What you have to do -
Please quote exactly the lines below from the line containing "chamfer.segments = 1" to the line containing "if empty is", both lines included, and nothing else.
** Begin **
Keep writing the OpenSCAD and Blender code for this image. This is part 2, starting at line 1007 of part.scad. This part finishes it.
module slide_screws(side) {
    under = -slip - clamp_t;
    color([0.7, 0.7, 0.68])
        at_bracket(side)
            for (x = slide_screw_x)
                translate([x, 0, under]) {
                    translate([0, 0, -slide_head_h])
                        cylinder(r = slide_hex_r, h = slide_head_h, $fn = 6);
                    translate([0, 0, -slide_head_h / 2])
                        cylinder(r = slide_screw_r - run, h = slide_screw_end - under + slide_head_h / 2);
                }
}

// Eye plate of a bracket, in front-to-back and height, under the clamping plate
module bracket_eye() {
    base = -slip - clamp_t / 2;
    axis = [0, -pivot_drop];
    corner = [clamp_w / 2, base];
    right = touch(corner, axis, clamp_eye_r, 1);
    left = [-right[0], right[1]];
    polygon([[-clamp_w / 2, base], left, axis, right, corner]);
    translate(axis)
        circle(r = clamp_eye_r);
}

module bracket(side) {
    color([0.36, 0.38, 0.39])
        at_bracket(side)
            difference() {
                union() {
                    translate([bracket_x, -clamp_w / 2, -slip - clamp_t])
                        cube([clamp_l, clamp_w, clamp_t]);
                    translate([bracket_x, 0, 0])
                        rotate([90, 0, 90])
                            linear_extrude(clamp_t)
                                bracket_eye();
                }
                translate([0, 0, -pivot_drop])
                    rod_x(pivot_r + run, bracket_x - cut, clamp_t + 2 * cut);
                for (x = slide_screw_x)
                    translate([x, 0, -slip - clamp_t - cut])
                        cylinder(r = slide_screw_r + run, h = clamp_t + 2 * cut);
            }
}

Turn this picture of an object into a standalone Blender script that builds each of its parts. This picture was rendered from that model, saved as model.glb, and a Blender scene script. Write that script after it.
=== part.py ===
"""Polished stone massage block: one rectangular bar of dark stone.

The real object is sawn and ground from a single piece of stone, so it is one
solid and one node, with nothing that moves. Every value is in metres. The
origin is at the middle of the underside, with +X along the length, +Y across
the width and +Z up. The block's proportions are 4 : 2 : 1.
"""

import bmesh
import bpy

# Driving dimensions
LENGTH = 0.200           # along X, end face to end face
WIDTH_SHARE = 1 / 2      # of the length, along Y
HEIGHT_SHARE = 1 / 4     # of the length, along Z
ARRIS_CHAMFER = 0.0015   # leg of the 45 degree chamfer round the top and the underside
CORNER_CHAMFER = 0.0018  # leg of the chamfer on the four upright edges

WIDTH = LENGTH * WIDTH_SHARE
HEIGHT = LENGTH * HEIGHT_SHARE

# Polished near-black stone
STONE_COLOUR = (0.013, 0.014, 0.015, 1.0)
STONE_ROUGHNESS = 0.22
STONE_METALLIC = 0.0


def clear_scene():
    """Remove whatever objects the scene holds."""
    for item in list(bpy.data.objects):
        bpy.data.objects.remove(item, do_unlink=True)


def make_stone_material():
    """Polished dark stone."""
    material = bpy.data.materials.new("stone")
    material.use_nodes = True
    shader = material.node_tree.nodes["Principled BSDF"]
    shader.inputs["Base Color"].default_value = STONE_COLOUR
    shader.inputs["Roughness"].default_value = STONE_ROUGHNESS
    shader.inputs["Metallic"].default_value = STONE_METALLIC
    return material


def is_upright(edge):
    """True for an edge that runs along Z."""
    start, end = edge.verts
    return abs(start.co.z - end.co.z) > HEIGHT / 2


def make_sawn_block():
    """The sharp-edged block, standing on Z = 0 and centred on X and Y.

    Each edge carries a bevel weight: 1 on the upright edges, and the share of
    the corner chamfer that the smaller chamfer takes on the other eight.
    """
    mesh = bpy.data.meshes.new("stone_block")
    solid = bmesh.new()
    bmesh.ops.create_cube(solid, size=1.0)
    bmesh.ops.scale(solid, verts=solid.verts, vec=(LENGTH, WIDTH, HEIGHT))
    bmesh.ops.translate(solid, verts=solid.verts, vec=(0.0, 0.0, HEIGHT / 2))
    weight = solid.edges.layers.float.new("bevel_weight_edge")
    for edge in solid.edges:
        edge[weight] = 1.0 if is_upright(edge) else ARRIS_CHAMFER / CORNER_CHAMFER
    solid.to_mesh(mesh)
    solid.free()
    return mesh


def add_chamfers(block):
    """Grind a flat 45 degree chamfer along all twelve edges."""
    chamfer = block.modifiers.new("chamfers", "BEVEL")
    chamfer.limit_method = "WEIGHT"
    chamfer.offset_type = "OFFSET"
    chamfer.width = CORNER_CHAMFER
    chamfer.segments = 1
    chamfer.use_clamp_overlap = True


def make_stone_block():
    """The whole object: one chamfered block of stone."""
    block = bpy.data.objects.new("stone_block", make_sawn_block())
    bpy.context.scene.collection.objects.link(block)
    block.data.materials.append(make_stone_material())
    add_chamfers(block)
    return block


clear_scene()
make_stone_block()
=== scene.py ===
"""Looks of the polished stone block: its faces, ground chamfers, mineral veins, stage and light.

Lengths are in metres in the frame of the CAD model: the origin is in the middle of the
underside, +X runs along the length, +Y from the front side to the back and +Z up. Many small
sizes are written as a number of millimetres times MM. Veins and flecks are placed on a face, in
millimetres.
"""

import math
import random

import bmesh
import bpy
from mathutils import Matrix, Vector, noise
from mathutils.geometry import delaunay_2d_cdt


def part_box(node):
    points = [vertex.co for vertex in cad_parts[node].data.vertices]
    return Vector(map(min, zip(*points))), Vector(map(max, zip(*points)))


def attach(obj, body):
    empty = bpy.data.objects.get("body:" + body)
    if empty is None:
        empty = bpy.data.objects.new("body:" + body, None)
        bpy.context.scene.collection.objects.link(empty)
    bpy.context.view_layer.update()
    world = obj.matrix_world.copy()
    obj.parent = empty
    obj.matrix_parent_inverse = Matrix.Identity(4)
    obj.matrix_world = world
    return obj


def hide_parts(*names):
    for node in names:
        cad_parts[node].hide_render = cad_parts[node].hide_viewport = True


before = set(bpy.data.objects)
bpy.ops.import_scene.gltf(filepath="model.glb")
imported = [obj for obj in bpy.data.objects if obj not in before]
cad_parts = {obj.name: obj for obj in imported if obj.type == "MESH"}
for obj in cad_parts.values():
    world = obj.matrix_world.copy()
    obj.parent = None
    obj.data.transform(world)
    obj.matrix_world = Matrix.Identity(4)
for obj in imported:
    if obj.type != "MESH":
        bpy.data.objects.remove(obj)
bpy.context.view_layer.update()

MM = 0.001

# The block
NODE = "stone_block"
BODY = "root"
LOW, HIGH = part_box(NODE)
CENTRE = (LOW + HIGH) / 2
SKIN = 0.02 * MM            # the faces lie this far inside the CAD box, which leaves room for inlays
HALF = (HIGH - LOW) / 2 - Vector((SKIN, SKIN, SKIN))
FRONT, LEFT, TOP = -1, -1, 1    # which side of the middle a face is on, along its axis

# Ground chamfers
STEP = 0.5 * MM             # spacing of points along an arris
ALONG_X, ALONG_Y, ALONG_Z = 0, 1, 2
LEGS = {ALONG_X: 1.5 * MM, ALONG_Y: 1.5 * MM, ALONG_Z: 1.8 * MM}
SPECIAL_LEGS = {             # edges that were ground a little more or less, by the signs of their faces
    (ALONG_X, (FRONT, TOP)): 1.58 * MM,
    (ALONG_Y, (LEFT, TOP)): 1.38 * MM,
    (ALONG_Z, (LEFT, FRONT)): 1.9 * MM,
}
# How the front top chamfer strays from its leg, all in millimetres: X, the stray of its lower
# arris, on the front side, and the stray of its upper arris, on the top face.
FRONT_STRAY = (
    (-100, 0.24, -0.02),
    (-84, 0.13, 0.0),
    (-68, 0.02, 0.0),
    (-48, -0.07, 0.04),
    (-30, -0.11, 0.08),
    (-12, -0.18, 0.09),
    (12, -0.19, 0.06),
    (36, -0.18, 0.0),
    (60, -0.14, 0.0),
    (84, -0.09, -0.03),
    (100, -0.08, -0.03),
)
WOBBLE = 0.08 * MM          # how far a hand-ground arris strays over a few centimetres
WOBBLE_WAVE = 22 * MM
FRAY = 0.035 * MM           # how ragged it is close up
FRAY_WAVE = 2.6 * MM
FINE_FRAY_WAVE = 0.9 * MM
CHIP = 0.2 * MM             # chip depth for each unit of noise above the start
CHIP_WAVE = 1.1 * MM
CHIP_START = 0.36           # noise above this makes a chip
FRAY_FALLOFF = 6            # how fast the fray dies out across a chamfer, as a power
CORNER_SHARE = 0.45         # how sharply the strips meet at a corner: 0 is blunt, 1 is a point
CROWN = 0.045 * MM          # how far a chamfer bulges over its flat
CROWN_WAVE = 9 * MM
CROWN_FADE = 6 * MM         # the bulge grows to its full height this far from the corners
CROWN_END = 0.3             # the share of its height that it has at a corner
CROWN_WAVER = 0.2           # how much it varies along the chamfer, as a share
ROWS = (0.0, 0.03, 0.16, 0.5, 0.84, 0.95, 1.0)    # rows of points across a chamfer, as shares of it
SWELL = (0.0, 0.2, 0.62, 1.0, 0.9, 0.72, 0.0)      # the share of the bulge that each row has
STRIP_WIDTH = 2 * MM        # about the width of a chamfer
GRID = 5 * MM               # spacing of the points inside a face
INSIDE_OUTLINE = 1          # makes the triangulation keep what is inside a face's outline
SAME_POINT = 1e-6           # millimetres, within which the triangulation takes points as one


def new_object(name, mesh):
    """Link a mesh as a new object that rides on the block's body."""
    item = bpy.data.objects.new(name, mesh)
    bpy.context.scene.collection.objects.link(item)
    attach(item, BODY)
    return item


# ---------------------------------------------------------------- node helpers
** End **
** Begin **
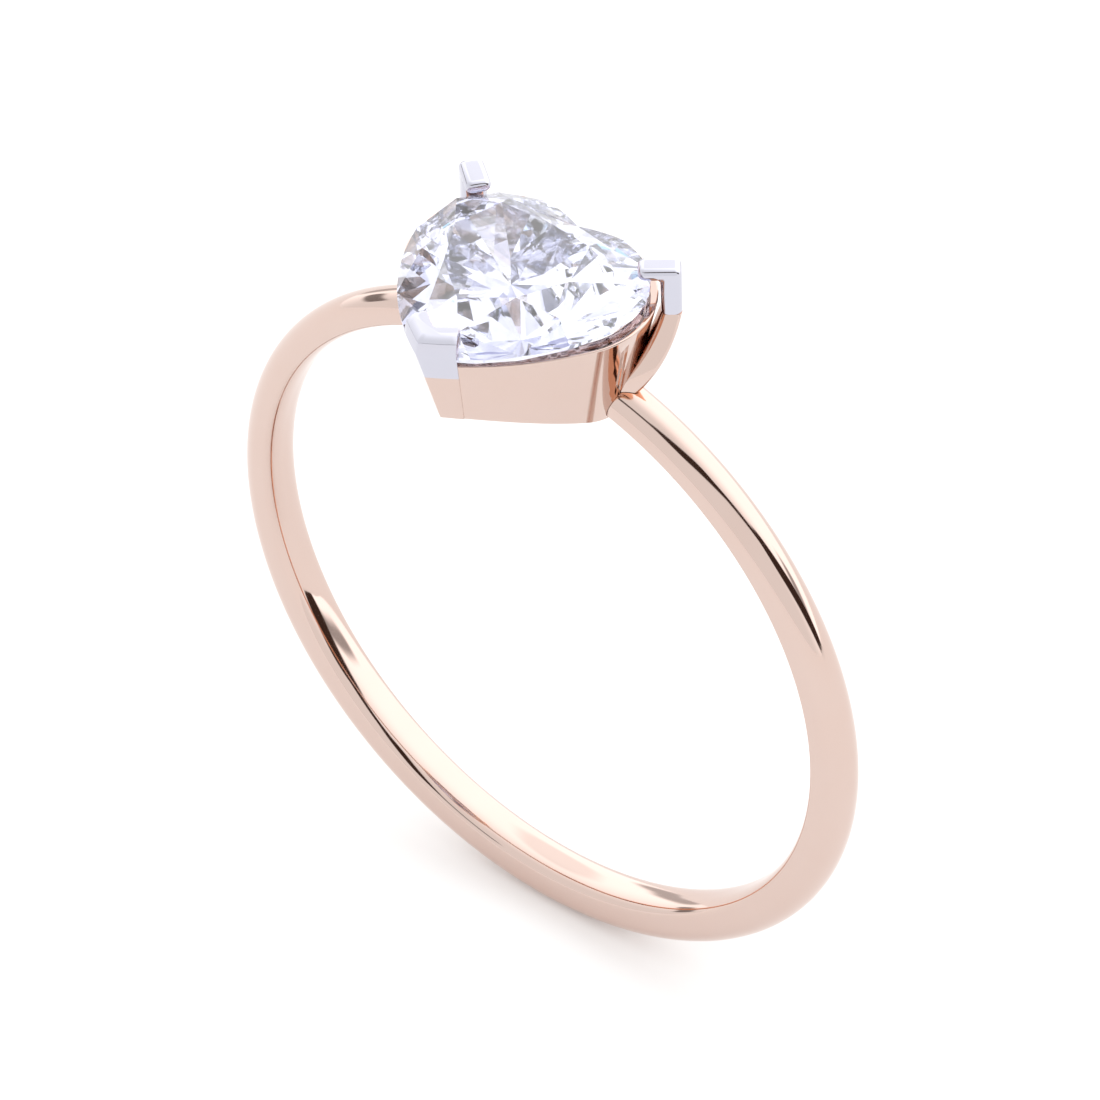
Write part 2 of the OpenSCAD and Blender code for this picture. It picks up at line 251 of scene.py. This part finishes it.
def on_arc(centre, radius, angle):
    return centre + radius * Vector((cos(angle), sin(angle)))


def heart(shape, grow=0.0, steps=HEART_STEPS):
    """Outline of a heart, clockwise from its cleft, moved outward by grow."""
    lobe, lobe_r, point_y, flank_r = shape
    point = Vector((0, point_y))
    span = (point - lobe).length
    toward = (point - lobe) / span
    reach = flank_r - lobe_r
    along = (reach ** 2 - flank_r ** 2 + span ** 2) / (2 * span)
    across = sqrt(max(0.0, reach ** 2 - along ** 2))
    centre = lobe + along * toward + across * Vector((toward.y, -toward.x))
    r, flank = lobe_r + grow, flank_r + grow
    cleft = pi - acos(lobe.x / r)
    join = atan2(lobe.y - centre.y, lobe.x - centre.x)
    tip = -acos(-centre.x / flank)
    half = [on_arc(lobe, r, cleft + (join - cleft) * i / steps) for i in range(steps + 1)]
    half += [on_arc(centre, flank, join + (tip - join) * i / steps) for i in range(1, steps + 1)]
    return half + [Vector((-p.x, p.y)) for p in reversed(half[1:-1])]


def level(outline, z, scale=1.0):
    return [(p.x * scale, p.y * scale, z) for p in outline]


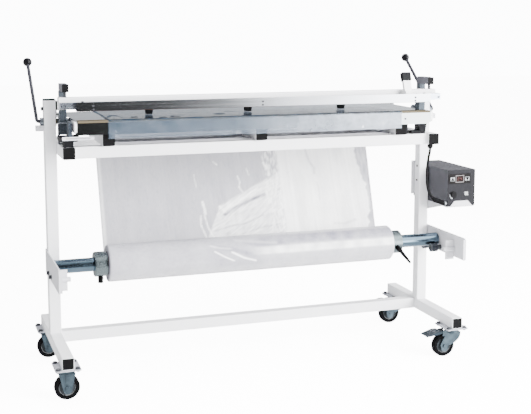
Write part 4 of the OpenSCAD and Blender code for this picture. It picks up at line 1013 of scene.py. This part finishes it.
** End **
** Begin **
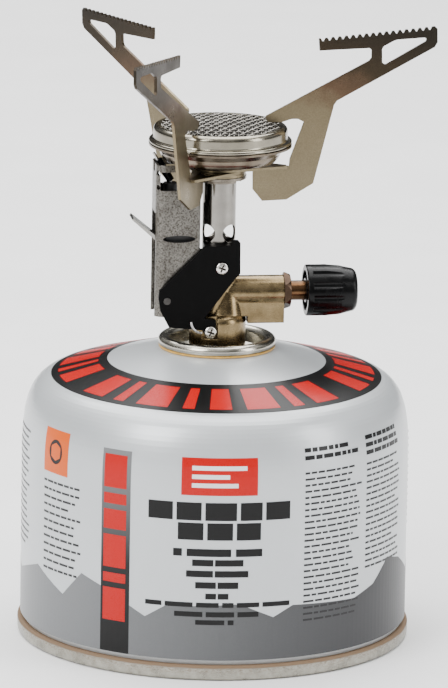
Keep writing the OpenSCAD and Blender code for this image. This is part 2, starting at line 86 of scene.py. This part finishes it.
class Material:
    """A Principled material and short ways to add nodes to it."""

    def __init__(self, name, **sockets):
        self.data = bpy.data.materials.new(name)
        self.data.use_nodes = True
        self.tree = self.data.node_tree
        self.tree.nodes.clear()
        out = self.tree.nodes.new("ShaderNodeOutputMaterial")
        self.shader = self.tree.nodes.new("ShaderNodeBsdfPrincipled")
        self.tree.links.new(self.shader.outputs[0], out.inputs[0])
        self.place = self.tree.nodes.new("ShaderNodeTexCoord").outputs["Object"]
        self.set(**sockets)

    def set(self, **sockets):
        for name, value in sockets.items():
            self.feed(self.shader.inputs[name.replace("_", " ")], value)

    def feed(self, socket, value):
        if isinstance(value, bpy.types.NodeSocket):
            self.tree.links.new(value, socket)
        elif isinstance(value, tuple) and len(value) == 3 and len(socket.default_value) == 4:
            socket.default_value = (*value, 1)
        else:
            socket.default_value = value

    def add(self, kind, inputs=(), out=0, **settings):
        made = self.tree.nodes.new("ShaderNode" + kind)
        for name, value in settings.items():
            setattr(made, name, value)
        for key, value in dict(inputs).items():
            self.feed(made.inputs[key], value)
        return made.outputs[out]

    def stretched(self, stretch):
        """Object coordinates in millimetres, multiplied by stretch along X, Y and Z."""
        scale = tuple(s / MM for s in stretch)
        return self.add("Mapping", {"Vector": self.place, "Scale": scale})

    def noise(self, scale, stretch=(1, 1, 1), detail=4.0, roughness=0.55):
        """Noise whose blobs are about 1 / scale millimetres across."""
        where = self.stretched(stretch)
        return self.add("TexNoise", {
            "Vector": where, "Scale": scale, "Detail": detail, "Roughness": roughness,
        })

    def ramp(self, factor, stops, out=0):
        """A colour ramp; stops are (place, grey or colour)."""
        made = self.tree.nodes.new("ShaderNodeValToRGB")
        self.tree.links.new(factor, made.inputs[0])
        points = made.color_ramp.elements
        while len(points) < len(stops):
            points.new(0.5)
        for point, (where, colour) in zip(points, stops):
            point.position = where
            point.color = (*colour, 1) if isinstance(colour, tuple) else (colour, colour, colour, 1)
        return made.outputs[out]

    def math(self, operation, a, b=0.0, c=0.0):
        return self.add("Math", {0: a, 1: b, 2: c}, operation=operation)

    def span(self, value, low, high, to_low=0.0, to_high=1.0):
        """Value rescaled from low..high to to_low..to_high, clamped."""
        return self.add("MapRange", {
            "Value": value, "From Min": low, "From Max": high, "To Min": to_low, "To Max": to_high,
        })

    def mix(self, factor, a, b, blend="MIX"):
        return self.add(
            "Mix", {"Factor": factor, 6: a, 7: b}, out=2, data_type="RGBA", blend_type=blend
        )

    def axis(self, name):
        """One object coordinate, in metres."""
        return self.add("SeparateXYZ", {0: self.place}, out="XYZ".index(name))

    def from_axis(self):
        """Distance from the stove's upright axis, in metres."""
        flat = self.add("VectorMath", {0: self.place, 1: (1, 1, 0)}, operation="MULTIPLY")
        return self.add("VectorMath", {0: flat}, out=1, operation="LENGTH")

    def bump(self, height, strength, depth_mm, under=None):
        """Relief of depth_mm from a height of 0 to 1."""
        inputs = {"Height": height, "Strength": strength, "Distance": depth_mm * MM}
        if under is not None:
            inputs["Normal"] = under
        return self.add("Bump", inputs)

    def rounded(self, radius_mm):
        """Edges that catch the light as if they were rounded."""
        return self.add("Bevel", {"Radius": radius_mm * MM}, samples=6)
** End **
Reply to the task -
    chamfer.segments = 1
    chamfer.use_clamp_overlap = True


def make_stone_block():
    """The whole object: one chamfered block of stone."""
    block = bpy.data.objects.new("stone_block", make_sawn_block())
    bpy.context.scene.collection.objects.link(block)
    block.data.materials.append(make_stone_material())
    add_chamfers(block)
    return block


clear_scene()
make_stone_block()
=== scene.py ===
"""Looks of the polished stone block: its faces, ground chamfers, mineral veins, stage and light.

Lengths are in metres in the frame of the CAD model: the origin is in the middle of the
underside, +X runs along the length, +Y from the front side to the back and +Z up. Many small
sizes are written as a number of millimetres times MM. Veins and flecks are placed on a face, in
millimetres.
"""

import math
import random

import bmesh
import bpy
from mathutils import Matrix, Vector, noise
from mathutils.geometry import delaunay_2d_cdt


def part_box(node):
    points = [vertex.co for vertex in cad_parts[node].data.vertices]
    return Vector(map(min, zip(*points))), Vector(map(max, zip(*points)))


def attach(obj, body):
    empty = bpy.data.objects.get("body:" + body)
    if empty is None:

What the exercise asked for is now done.